Problem details: Find each line with the string "from" and report it.

━━ Source data ━━

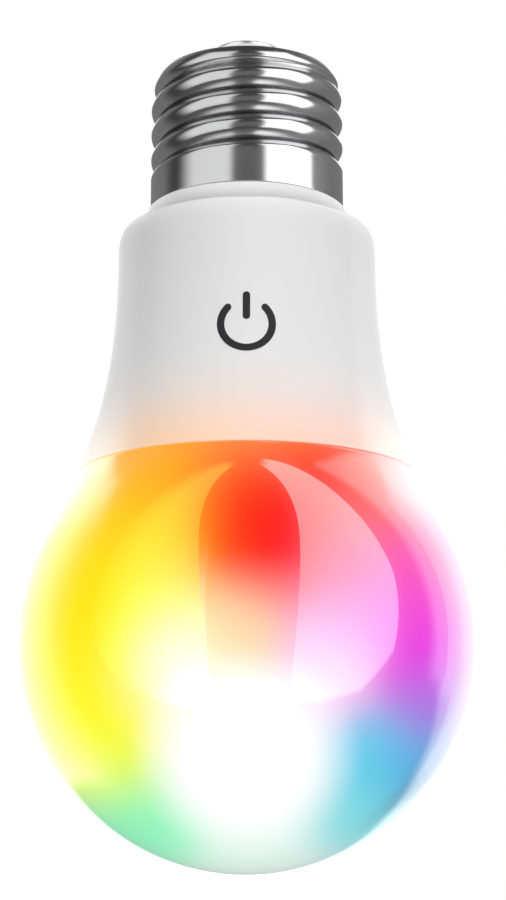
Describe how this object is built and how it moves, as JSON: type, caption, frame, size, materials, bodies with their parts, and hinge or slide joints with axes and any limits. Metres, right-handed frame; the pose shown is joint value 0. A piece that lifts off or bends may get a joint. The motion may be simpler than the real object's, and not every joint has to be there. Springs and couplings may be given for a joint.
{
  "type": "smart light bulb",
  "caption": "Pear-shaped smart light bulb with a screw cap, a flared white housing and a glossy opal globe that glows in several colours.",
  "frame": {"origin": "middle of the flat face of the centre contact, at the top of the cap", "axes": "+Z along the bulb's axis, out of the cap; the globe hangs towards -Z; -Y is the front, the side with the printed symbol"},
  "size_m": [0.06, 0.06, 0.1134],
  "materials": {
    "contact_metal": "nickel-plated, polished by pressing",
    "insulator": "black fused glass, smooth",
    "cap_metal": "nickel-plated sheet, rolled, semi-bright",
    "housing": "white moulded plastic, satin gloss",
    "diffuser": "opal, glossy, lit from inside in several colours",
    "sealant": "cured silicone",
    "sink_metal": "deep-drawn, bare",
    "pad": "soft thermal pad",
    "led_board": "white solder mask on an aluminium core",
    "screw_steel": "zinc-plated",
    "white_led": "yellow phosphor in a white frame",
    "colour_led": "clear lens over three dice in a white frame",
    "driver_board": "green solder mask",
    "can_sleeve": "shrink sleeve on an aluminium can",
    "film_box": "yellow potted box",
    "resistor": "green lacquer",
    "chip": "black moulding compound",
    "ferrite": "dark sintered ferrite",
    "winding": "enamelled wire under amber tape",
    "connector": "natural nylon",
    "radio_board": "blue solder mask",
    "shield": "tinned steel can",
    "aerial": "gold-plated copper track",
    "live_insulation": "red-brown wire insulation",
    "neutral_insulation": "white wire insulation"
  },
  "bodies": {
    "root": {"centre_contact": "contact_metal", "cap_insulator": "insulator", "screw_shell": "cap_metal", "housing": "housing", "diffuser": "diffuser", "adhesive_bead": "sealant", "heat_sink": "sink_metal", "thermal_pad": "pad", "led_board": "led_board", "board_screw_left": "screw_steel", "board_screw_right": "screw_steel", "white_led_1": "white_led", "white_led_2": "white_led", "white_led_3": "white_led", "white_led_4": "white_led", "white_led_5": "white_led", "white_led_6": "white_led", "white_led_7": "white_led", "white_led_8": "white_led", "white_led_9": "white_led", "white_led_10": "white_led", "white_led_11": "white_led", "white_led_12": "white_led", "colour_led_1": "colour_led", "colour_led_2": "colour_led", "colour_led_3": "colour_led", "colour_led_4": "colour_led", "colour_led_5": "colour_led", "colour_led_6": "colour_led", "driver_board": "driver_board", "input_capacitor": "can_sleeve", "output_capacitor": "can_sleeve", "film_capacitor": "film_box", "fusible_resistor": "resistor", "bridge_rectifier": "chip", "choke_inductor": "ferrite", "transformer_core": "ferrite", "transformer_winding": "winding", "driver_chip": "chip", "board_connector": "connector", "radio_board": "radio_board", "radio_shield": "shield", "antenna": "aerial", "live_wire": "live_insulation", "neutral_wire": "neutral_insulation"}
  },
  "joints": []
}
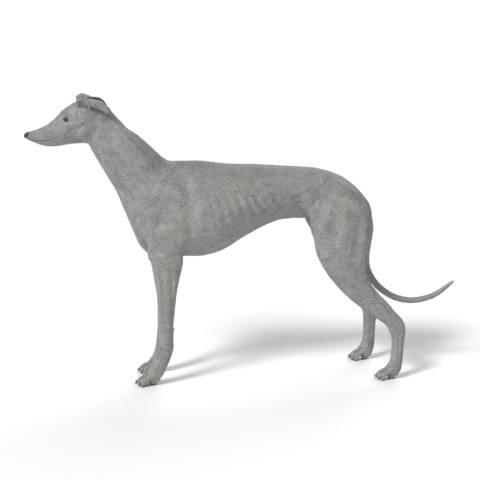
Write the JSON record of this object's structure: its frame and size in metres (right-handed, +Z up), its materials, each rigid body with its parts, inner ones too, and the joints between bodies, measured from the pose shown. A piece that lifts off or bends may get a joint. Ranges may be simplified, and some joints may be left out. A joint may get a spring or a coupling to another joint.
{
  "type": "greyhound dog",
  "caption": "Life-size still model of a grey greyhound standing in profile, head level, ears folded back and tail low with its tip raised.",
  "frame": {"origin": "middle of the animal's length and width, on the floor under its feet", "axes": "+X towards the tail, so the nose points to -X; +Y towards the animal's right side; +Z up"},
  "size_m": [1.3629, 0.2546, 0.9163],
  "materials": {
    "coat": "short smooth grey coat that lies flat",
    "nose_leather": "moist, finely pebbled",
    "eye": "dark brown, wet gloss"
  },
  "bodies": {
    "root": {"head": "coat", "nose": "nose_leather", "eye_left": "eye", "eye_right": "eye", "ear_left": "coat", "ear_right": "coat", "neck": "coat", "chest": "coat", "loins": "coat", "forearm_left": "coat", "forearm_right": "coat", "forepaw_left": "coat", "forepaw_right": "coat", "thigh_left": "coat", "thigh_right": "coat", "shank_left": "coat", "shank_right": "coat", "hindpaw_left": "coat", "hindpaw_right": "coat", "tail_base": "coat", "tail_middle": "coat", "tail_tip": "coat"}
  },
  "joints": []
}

━━━
━━ Source data ━━

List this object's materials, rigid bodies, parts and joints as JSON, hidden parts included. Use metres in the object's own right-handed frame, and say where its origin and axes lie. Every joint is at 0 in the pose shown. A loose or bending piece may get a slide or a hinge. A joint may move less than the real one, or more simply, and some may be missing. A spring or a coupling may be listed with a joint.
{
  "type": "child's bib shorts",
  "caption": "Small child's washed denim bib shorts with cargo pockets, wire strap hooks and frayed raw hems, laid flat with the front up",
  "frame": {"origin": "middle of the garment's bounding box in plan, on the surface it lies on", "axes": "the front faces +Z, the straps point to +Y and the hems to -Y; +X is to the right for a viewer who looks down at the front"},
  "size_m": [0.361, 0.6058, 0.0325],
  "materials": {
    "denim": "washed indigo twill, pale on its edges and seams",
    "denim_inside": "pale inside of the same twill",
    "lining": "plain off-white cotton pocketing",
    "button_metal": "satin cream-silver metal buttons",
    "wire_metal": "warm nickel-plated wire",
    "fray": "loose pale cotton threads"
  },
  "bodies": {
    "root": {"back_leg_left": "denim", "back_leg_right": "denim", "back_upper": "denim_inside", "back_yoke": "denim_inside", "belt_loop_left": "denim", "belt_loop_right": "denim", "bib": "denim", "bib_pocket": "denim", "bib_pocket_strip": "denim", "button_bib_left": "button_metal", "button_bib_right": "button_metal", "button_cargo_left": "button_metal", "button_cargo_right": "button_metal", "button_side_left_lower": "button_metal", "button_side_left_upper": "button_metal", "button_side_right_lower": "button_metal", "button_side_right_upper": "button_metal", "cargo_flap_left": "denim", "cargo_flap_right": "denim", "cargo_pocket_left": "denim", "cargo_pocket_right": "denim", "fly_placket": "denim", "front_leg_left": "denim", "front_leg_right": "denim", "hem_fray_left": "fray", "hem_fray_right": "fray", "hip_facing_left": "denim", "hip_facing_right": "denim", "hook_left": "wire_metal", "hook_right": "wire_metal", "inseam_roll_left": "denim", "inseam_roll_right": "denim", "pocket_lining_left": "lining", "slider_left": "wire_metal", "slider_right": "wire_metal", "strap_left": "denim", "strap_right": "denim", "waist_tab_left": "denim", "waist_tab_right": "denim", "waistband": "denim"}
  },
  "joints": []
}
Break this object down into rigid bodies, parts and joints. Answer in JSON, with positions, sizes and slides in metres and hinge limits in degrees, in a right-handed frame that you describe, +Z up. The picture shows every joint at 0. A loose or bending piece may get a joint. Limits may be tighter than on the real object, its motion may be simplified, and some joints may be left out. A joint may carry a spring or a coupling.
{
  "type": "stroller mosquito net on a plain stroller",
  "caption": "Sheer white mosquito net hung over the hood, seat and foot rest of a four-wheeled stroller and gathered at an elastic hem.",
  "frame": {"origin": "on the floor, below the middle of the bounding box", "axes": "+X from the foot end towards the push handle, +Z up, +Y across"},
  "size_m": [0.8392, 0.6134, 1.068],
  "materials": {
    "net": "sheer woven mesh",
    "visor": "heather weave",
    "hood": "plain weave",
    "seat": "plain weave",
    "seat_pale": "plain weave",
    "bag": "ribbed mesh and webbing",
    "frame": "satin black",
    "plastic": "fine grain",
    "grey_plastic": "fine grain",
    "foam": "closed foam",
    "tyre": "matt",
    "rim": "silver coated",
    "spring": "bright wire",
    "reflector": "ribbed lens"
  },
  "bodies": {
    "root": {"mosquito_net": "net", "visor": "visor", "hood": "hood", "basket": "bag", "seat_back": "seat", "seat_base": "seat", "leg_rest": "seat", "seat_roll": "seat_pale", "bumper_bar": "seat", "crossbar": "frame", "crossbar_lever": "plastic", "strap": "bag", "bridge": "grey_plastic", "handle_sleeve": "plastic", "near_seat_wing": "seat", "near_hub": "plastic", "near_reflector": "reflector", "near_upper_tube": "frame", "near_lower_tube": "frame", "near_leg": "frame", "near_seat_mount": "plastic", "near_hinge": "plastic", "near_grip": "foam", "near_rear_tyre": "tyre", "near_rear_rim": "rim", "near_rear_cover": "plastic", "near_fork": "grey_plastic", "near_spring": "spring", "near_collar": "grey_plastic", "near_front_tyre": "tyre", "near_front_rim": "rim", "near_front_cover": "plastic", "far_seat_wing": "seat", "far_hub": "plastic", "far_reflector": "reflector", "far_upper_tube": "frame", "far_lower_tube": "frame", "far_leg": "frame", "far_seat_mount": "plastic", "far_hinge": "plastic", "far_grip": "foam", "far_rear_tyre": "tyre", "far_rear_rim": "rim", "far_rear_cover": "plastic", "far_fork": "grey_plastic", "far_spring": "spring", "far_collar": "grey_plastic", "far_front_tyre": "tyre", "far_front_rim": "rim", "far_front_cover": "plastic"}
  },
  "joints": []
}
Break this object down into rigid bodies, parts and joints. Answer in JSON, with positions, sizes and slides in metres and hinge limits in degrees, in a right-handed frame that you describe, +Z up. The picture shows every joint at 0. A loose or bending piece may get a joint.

━━━

Output:
    "diffuser": "opal, glossy, lit from inside in several colours",
Write the JSON record of this object's structure: its frame and size in metres (right-handed, +Z up), its materials, each rigid body with its parts, inner ones too, and the joints between bodies, measured from the pose shown. A piece that lifts off or bends may get a joint. Ranges may be simplified, and some joints may be left out. A joint may get a spring or a coupling to another joint.
  "frame": {"origin": "on the floor, below the middle of the bounding box", "axes": "+X from the foot end towards the push handle, +Z up, +Y across"},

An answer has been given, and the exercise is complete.